To make sure everything is above board, landlords and property investment owners need to be aware of what they can and can’t claim. After all, the last thing anyone wants is to get in trouble with the Australian Taxation Office (ATO) for incorrectly filing a tax deduction claim on their rental property.
Invest property tax deductions you can claim
Before anything else, remember that the items listed below are only deductible if used for investment purposes. According to the ATO, you can generally claim an immediate deduction against your current year’s income for all expenses that are released to the management and maintenance of the property.
It’s advisable to consult an accountant to find out what else you may be able to claim on your property.
1. Advertising
Using advertising platforms to find tenants for your rental property is a tax-deductible expense. Marketing includes online, print, brochures, signs, and other advertising expenses that can be claimed as a tax deduction.

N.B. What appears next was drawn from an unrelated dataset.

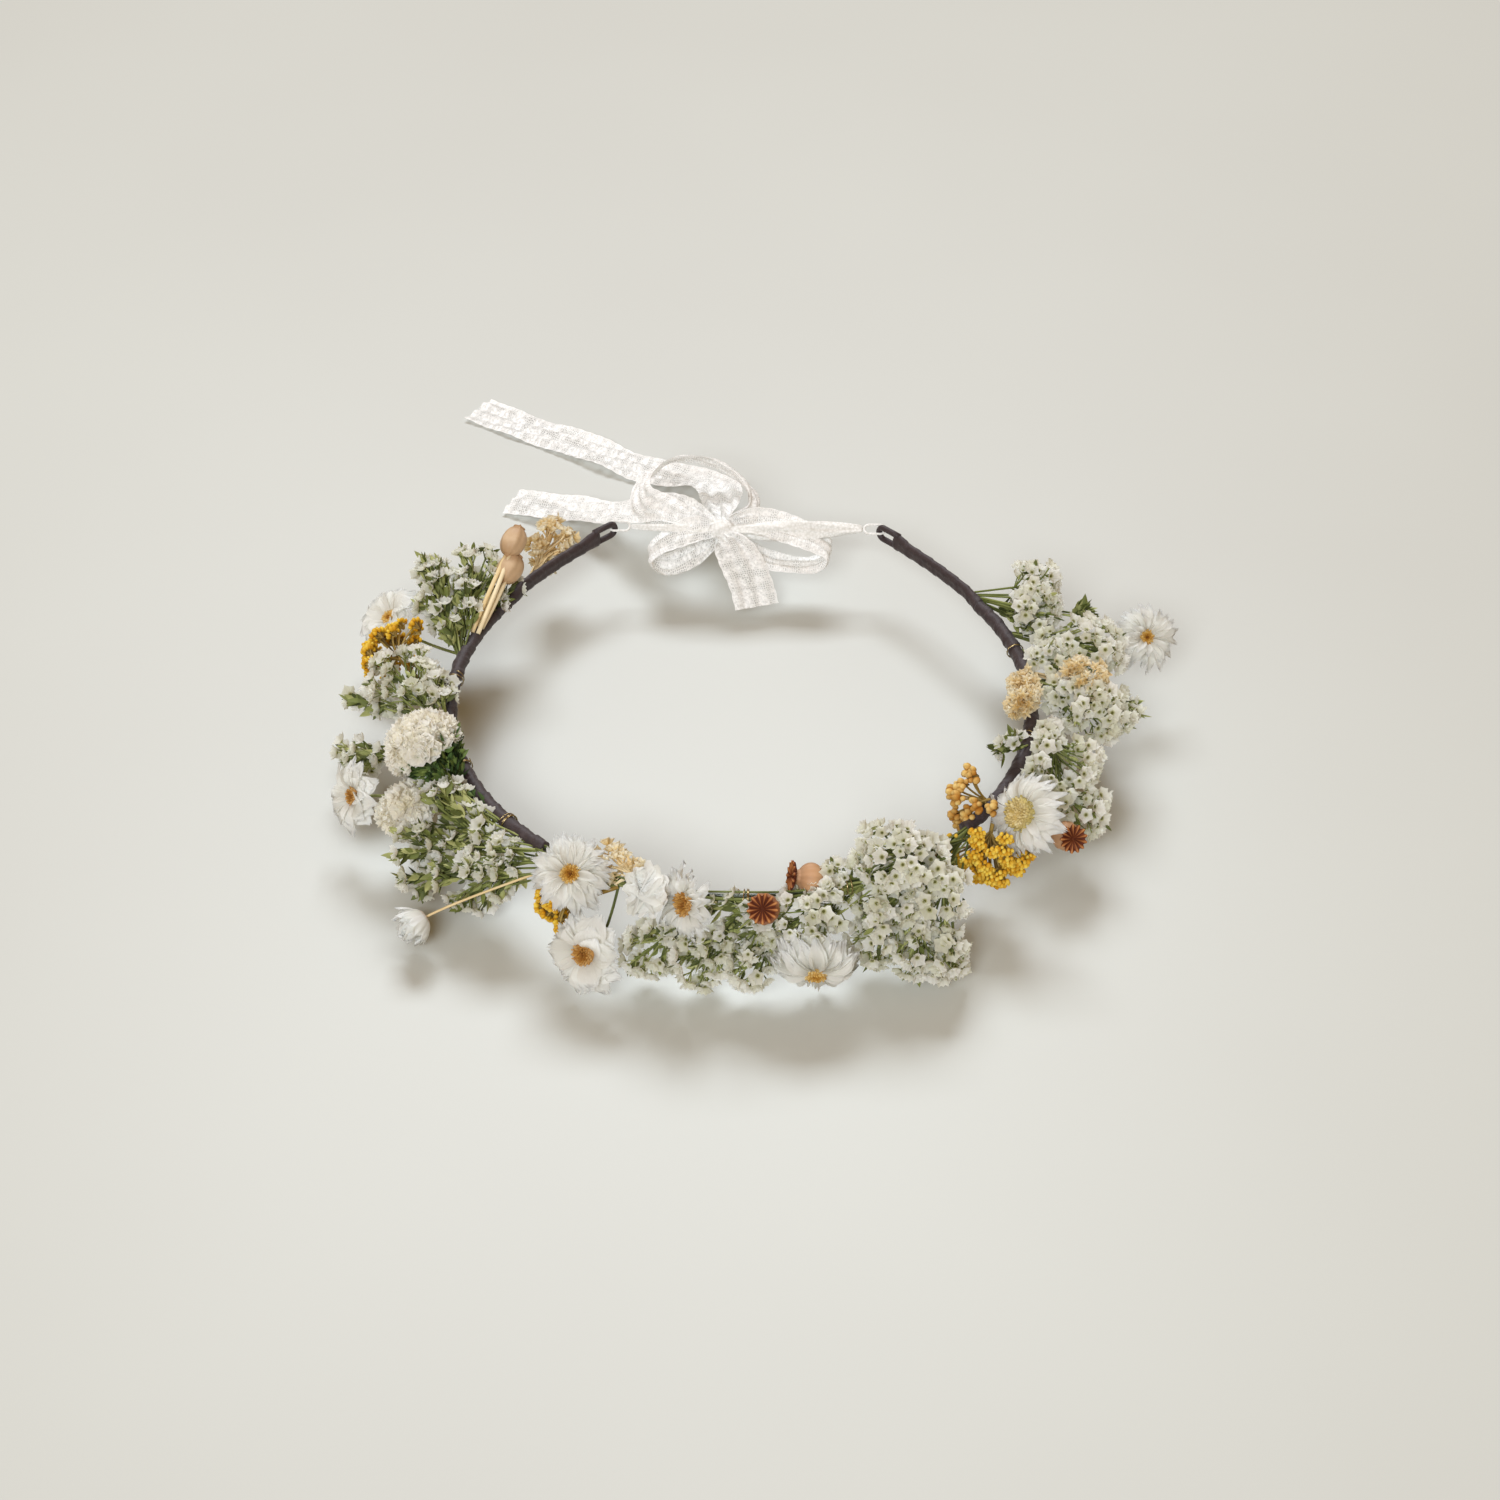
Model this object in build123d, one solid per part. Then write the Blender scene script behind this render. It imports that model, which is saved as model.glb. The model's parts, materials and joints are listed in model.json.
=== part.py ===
"""A dried-flower crown: a wire band with a hairpin eye at each end, wrapped in floral tape, with
dried flowers bound round it and a lace ribbon tied in a bow between the two eyes.

Everything on the band is laid out in the ring's own coordinates: a place is an angle round the
ring (0 degrees is +X, 90 degrees is the open back, 270 degrees the front), a distance out from
the wire and a height above the ring's plane.  The ribbon is laid out above the table.
"""

import os
from math import atan2, cos, degrees, pi, radians, sin

from build123d import *

# ---- driving dimensions, in millimetres and degrees --------------------------------------------
BAND_LENGTH = 500.0  # the wrapped band from eye to eye, the adult size
RING_RADIUS = 94.0  # from the ring's centre to the middle of the wire
ARC_HALF = 122.0  # the round part of the band reaches this far each side of the front
END_RADIUS = 190.0  # the two ends are straighter than the rest
RING_HEIGHT = 26.0  # the ring's centre above the table
RING_TILT = 3.0  # the front is this much higher than the back
WIRE_RADIUS = 0.6
TAPE_RADIUS = 2.2
TAPE_GAP = 0.05  # between the wire and the tape on it
EYE_RADIUS = 2.3  # middle of the wire in the hairpin
EYE_LEG = 7.0  # each leg of the eye that carries its own thin tape
EYE_TAPE_RADIUS = 0.8
WRAP_RADIUS = 1.9  # half the width of the tape round the doubled wire
WRAP_RISE = 3.4  # half its height
RETURN_LEG = 40.0  # how far the wire is doubled back along the band
TAPE_STOP_LEFT = 232.0  # the tape ends at these angles, and the front wire is bare
TAPE_STOP_RIGHT = 318.0
STEM_RADIUS = 0.7
RIBBON_WIDTH = 15.0
RIBBON_THICK = 0.8
RIBBON_TUBE = 0.4  # the gathered ribbon where it runs through an eye
STRAND_RADIUS = 1.1  # one gathered strand beside an eye

END_LENGTH = (BAND_LENGTH - RING_RADIUS * radians(2 * ARC_HALF)) / 2
END_TURN = degrees(END_LENGTH / END_RADIUS)
LEFT_START = 270.0 - ARC_HALF
RIGHT_START = 270.0 + ARC_HALF - 360.0
RING_PLACE = Location((0, 0, RING_HEIGHT), (-RING_TILT, 0, 0))

parts = {}


def spot(angle, out=0.0, up=0.0):
    """A point by angle round the ring, distance out from the wire and height above the ring's plane."""
    return Vector((RING_RADIUS + out) * cos(radians(angle)), (RING_RADIUS + out) * sin(radians(angle)), up)


def pointing(azimuth, elevation):
    """The unit vector of a compass direction round the ring and an angle above its plane."""
    flat = cos(radians(elevation))
    return Vector(flat * cos(radians(azimuth)), flat * sin(radians(azimuth)), sin(radians(elevation)))


def ring_section(angle, section, radius=RING_RADIUS):
    """A section drawn in the XY plane, stood across the wire at that angle: its X is out and its Y up."""
    radial = pointing(angle, 0)
    tangent = Vector(-radial.Y, radial.X, 0)
    return Plane(origin=radial * radius, x_dir=radial, z_dir=-tangent) * section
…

2. Loan interests and bank fees for loan servicing
You can claim interest accrued on your regular loan repayments as an investment expense. You may also claim any bank fees related to servicing that loan.
Some investors take out interest-only loans to take advantage of this investment property tax deduction. It allows investors to deduct their full repayments for a short period before their loan reverts to a standard loan with both principal and interest repayments. Also, you can only claim a deposit on the interest portion charged on your investment loan.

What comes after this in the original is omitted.